Carney states “slaves would attempt to renegotiate” the terms of their enslavement.  Again, Edelson disagrees with Carney.  While he allows that the South Carolinian slaves did have a greater amount of autonomy, he attributes this fact to something other than an exclusive knowledge withheld for negotiation purposes.  “This quid pro quo exchange would have been unlikely for three reasons.”  First, rice culture technology was neither exclusive nor proprietary.  Second, while a few slaves may have become the Low-country’s first drivers and helped to choose land and direct cultivation, it does not mean that all slaves gained privilege as a result.   Third, since negotiations between slaves and planters took place on individual plantations, under isolated conditions, no collective bargaining process could have developed. 

“The Barbados experience was somewhat different… [slaves] were fed from their masters’ stocks… imported salt meat and plantation-grown grain were allocated to slaves by their overseers…”  Why, then, would a “task labor system” (also of African origins says Carney) develop in South Carolina when it had not done so in Barbados?  As rice cultivation grew in importance in South Carolina, the distinction between a trade product and a subsistence profit became greatly defined, according to Edelson.  The extended “freedom” of the slaves, in so far as producing their own subsistence crops, was exploited by the planters.  It became an excuse to avoid providing them with provisions.  Therefore, slaves lived further from their masters, closer to the fields, where they grew their own food, and where their labor was maximized; in many cases, exploited even more harshly.  “After producing their own food for more than half a century, the custom of independent provisioning endured as the material foundation for a distinctive and autonomous African-American culture.”

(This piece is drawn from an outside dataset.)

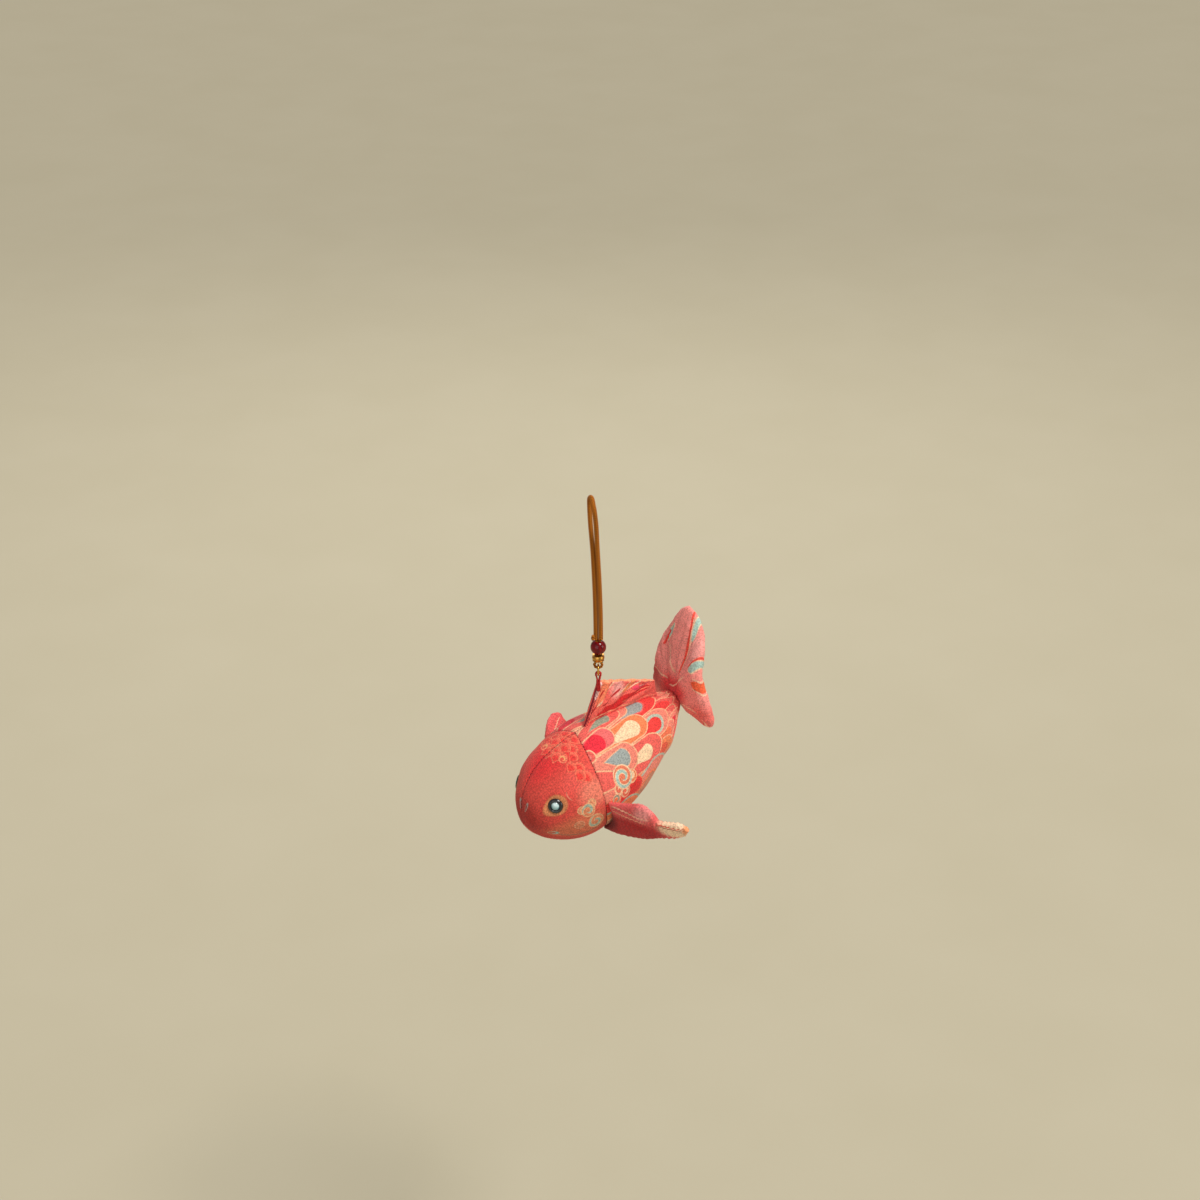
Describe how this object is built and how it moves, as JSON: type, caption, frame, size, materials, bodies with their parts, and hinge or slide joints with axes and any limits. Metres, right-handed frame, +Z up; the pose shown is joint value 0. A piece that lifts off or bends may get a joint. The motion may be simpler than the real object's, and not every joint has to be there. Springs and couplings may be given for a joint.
{
  "type": "hanging fish charm",
  "caption": "Padded brocade koi hung nose down by its back fin from a jump ring, beads and a doubled cord loop.",
  "frame": {"origin": "inside top of the cord loop, where a hook or finger holds the charm", "axes": "+Z up, the fish's nose towards -X, its left side towards -Y, its median plane parallel to XZ"},
  "size_m": [0.083, 0.0893, 0.1394],
  "materials": {
    "cord": "matte",
    "agate": "polished",
    "gold": "polished",
    "thread": "matte",
    "head_brocade": "matte",
    "body_brocade": "matte",
    "belly_brocade": "matte",
    "fin_brocade": "matte",
    "filling": "matte",
    "eye_black": "gloss",
    "eye_pearl": "gloss",
    "washer": "matte"
  },
  "bodies": {
    "hanging_cord": {"cord_loop": "cord", "knot_stub": "cord"},
    "cord_foot": {"cord_eye": "cord"},
    "agate_bead": {"agate_bead": "agate"},
    "gold_spacer": {"gold_spacer": "gold"},
    "jump_ring": {"jump_ring": "gold"},
    "fish": {"thread_loop": "thread", "head_cover_left": "head_brocade", "head_cover_right": "head_brocade", "body_cover_left": "body_brocade", "body_cover_right": "body_brocade", "belly_strip": "belly_brocade", "filling": "filling", "back_fin_left": "fin_brocade", "back_fin_right": "fin_brocade", "eye_ring_left": "eye_black", "eye_ring_right": "eye_black", "eye_pearl_left": "eye_pearl", "eye_pearl_right": "eye_pearl", "eye_washer_left": "washer", "eye_washer_right": "washer"},
    "left_fin": {"left_fin_cover_front": "fin_brocade", "left_fin_cover_back": "fin_brocade", "left_fin_filling": "filling"},
    "right_fin": {"right_fin_cover_front": "fin_brocade", "right_fin_cover_back": "fin_brocade", "right_fin_filling": "filling"},
    "tail": {"tail_cover_front": "fin_brocade", "tail_cover_back": "fin_brocade", "tail_filling": "filling"}
  },
  "joints": [
    {"name": "cord_twist", "type": "hinge", "parent": "hanging_cord", "child": "cord_foot", "pos_m": [0.002, -0.0015, -0.058], "axis": [0, 0, 1], "range_deg": [-90, 90]},
    {"name": "bead_spin", "type": "hinge", "parent": "cord_foot", "child": "agate_bead", "pos_m": [0.002, -0.0015, -0.0612], "axis": [0, 0, 1], "continuous": true},
    {"name": "spacer_spin", "type": "hinge", "parent": "cord_foot", "child": "gold_spacer", "pos_m": [0.002, -0.0015, -0.0656], "axis": [0, 0, 1], "continuous": true},
    {"name": "ring_swing", "type": "hinge", "parent": "cord_foot", "child": "jump_ring", "pos_m": [0.002, -0.0015, -0.07015], "axis": [0.788, -0.6157, 0], "range_deg": [-40, 40]},
    {"name": "fish_swing", "type": "hinge", "parent": "jump_ring", "child": "fish", "pos_m": [0.002, -0.0015, -0.073], "axis": [-0.6157, -0.788, 0], "range_deg": [-45, 45]},
    {"name": "left_fin_flap", "type": "hinge", "parent": "fish", "child": "left_fin", "pos_m": [-0.00627, -0.01698, -0.12474], "axis": [-0.445, -0.1153, 0.8881], "range_deg": [-30, 8], "stiffness_Nm_per_rad": 0.02},
    {"name": "right_fin_flap", "type": "hinge", "parent": "fish", "child": "right_fin", "pos_m": [-0.00627, 0.01398, -0.12474], "axis": [0.577, -0.1308, -0.8062], "range_deg": [-22, 3], "stiffness_Nm_per_rad": 0.02},
    {"name": "tail_sway", "type": "hinge", "parent": "fish", "child": "tail", "pos_m": [0.03853, -0.0015, -0.0973], "axis": [-0.342, 0, 0.9397], "range_deg": [-14, 14], "stiffness_Nm_per_rad": 0.03}
  ]
}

Although Carolina, before 1700, encouraged innovations in techniques of “husking” rice (removing the grain’s outer hull) and in “polishing” (scouring its inner cuticle) it, the problem persisted.  Specifically African techniques, admits Edelson, were instrumental in surmounting this difficulty.  African techniques of using a hollowed out log and a pole as a mortar and pestle to pound the husk from the grain as well as separating the chaff from the grain by tossing the rice in the air from wide mouth baskets were both employed.  These techniques, Edelson claims, were “African technology.”  Moreover, a practiced touch (African women being more adept at this technique) proved essential to prevent damage to the rice.  However, the labor involved became nearly unbearable, causing great resentment and “lying out,” or feigning illness to avoid the work.  Edelson attributes the slave revolt on the Stono River in 1739 to the harsh labor practices of the Low-country planters.  As Edelson sees it, slaves in South Carolina did not have the social power that Carney alludes to.